The first and largest of the villages included in the Millennium Village Project is Sauri, Kenya. Because of the humidity in the area, it is an ideal spot for people to live and agriculture to grow. The village’s size (population of 70,000) and potential for plentiful harvests are likely the primary reasons it was initially targeted by the project leaders.
Similarly to the rest of sub-Saharan Africa, one of the main issues Sauri battles is Malaria. However, since the help and support of the Millennium Village Project, Malaria prevalence has decreased from 50% to only 8%. This outstanding success is due to the collaboration of both local government workers and leaders of various international organizations – an idea which we discussed in class last week. In addition to the Malaria decrease, today, more than 97% of 1-year-old children in Sauri have been immunized against measles. Pregnant women are also have access to HIV testing and counseling resources as well. If these healthcare gains are not enough to speak to the success of this project in Sauri, even their local farming industry has improved thanks to newly implemented dairy systems, fish farms, and bee-keeping strategies.
In addition to these direct results of the Millennium Development Project, take a look at the overall gross domestic product increase since the project began in 2000. In the graph below, one can see the significant spike in GDP. The most recently recorded GDP for Kenya was in 2015 with an amount of $63.3 billion, compared to $12.7 billion in 2000.
Due to the statistics that have resulted from this long-winded project, I believe the efforts of the Millennium Village Project leaders and supporters were effective towards ending poverty, or at least moving swiftly in that direction.

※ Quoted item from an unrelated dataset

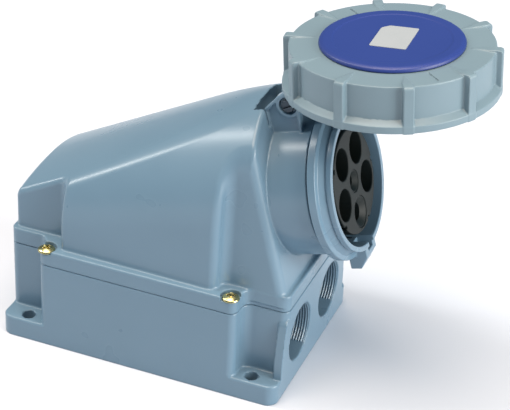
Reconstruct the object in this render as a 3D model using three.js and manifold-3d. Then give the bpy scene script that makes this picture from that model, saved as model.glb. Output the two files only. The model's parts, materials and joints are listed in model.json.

The growth that occurred in the village of Sauri alone speaks volumes to the effectiveness of this type of aid. I am quite curious what Steven Radelet would say about the success of the project because the goals and initiatives correlate with his classified factors of good news for Africa.
It is important to note that, in my opinion, the success of this entire project is credited to the collaborative efforts of national, local, and international leaders. Actions that involve people from different hierarchies, cultures, and backgrounds are those that seem to be the most powerful and lasting (see previous post!).
Radelet, S. (2010). Emerging Africa.